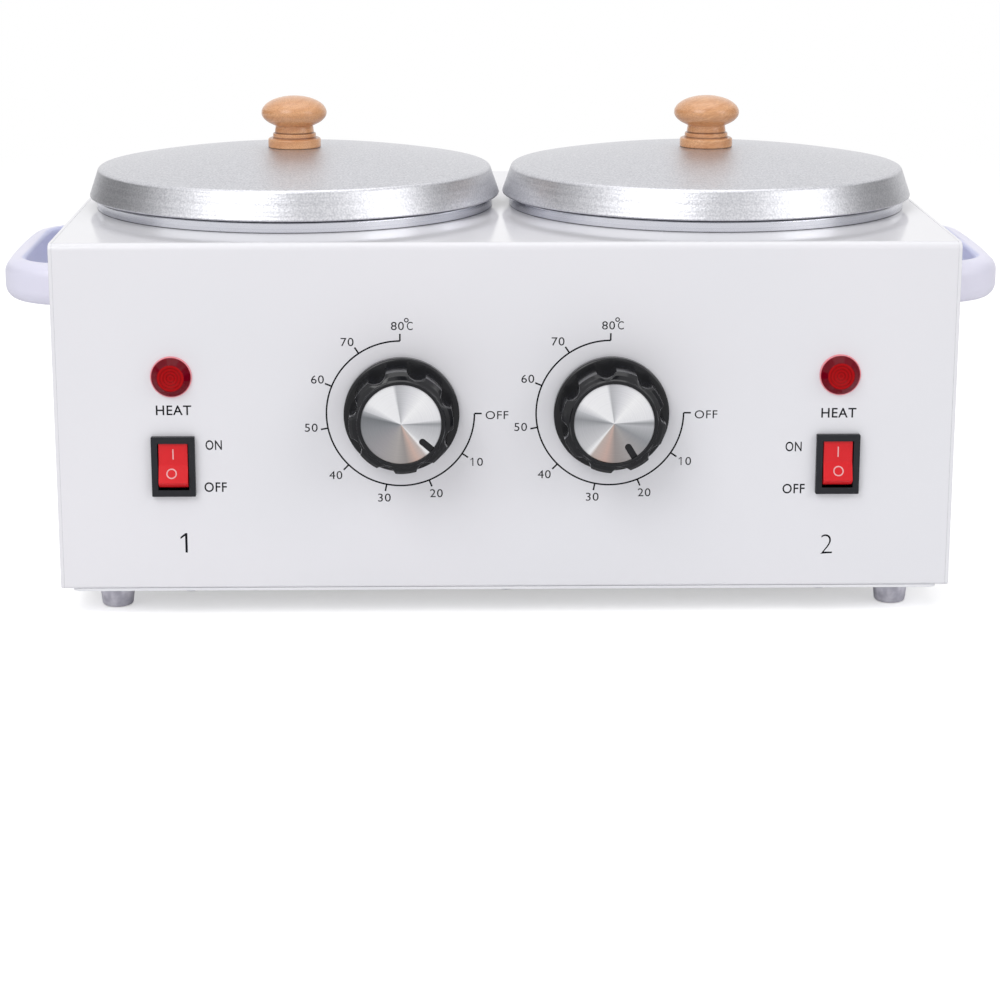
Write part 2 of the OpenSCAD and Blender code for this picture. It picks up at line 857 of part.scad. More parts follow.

---

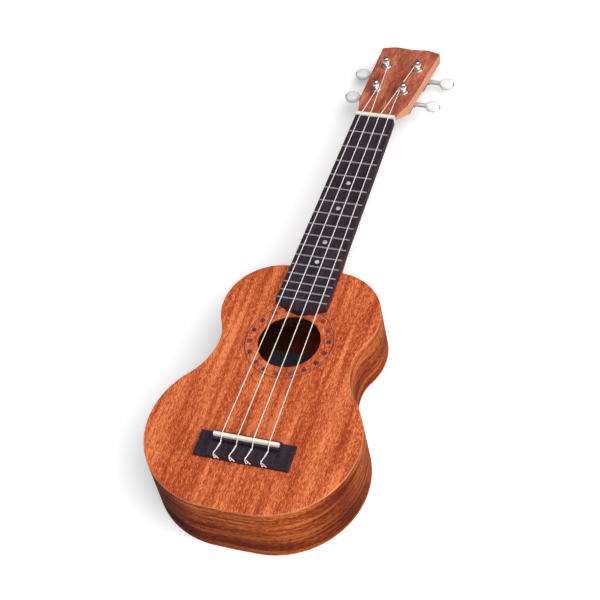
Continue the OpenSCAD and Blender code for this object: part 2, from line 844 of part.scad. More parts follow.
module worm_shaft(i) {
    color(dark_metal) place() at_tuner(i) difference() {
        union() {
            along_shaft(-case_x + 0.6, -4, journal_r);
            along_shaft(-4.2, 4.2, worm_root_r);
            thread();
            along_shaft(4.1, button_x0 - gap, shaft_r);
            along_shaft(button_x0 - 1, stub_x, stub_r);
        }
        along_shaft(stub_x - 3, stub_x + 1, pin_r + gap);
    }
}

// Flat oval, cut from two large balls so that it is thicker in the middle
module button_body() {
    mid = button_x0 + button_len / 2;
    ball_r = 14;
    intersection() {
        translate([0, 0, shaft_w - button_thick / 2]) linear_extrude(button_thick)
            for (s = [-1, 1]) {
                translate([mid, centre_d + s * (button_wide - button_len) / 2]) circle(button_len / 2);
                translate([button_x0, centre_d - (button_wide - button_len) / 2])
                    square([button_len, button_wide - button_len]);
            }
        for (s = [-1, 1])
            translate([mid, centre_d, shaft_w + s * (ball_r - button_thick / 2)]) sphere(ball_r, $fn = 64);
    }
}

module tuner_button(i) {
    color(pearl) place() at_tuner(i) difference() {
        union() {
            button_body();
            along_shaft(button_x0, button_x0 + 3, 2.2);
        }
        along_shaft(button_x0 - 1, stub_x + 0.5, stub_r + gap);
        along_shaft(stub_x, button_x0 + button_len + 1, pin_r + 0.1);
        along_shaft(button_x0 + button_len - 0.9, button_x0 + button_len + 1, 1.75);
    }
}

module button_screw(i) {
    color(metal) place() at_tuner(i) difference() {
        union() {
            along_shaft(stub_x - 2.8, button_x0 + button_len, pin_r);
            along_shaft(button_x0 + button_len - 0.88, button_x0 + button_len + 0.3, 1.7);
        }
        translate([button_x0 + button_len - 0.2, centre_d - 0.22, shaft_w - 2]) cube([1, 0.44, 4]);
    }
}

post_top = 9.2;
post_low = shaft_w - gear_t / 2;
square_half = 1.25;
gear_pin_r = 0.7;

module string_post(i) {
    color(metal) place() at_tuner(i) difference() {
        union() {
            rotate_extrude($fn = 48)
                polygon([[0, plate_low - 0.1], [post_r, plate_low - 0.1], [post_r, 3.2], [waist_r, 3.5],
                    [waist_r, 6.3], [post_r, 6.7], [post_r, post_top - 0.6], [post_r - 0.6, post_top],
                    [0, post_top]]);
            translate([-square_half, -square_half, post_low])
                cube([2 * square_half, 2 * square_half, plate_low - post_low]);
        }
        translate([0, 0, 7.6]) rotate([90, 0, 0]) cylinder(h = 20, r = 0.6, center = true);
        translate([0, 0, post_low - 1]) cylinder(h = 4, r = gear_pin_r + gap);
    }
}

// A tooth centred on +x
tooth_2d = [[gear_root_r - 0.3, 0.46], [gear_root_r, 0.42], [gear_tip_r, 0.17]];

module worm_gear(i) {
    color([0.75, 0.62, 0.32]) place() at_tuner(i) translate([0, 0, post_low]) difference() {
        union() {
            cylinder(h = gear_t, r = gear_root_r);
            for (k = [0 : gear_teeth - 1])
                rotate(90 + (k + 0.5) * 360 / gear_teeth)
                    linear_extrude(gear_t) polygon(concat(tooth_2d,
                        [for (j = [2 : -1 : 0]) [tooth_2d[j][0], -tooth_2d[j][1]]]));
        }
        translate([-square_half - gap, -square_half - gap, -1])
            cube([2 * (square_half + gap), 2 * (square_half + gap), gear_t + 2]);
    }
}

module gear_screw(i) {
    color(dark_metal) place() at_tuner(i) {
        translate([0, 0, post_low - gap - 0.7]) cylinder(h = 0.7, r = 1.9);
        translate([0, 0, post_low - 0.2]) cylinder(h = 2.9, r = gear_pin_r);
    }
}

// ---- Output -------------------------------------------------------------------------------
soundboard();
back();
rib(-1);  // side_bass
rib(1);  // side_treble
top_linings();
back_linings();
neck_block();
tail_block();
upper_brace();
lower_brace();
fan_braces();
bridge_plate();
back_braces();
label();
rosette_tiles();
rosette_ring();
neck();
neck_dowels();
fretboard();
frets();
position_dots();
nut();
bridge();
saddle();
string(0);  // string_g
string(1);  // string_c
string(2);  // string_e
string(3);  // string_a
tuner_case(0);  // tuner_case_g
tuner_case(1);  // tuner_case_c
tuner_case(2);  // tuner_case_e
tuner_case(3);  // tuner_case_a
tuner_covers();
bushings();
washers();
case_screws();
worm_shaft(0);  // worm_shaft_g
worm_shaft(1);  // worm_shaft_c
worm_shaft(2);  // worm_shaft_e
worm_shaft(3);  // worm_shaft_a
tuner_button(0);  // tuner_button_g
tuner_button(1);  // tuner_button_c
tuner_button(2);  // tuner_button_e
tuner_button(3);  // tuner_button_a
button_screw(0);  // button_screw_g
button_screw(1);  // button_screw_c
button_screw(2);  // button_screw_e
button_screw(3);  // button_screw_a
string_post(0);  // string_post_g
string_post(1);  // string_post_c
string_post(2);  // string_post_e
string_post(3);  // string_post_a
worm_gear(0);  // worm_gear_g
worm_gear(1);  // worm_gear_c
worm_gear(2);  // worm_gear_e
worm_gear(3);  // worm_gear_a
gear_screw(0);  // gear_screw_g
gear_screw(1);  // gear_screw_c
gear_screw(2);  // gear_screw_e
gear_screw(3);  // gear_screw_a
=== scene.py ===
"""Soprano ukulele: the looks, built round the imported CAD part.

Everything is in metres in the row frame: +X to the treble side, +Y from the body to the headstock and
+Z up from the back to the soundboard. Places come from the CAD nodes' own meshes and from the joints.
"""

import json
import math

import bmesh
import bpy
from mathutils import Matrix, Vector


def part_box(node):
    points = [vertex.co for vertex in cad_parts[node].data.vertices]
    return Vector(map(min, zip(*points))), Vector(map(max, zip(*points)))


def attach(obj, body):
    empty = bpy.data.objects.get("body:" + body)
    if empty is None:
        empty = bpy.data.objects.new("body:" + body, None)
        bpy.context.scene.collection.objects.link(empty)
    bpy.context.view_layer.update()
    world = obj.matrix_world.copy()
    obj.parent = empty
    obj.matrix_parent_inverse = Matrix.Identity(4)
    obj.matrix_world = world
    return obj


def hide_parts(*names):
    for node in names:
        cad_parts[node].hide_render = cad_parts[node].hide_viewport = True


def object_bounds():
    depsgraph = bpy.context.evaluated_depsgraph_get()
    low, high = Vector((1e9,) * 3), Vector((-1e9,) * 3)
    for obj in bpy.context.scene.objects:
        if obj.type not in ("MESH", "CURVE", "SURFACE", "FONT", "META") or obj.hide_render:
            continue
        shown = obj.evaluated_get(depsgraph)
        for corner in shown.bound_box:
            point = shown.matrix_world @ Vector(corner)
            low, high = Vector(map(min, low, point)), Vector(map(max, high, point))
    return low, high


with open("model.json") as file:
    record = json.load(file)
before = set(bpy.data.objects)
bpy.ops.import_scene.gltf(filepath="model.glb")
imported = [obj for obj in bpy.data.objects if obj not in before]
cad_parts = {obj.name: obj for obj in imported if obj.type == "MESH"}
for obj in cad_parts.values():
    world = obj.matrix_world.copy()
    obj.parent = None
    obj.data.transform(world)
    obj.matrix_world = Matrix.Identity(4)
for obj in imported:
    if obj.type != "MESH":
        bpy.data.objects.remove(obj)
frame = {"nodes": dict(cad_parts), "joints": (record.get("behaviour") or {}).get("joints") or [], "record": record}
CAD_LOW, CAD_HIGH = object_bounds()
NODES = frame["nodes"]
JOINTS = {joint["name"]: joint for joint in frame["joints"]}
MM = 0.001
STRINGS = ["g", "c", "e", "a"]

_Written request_
Return every line containing "model".

_Result for this task_
with open("model.json") as file:
bpy.ops.import_scene.gltf(filepath="model.glb")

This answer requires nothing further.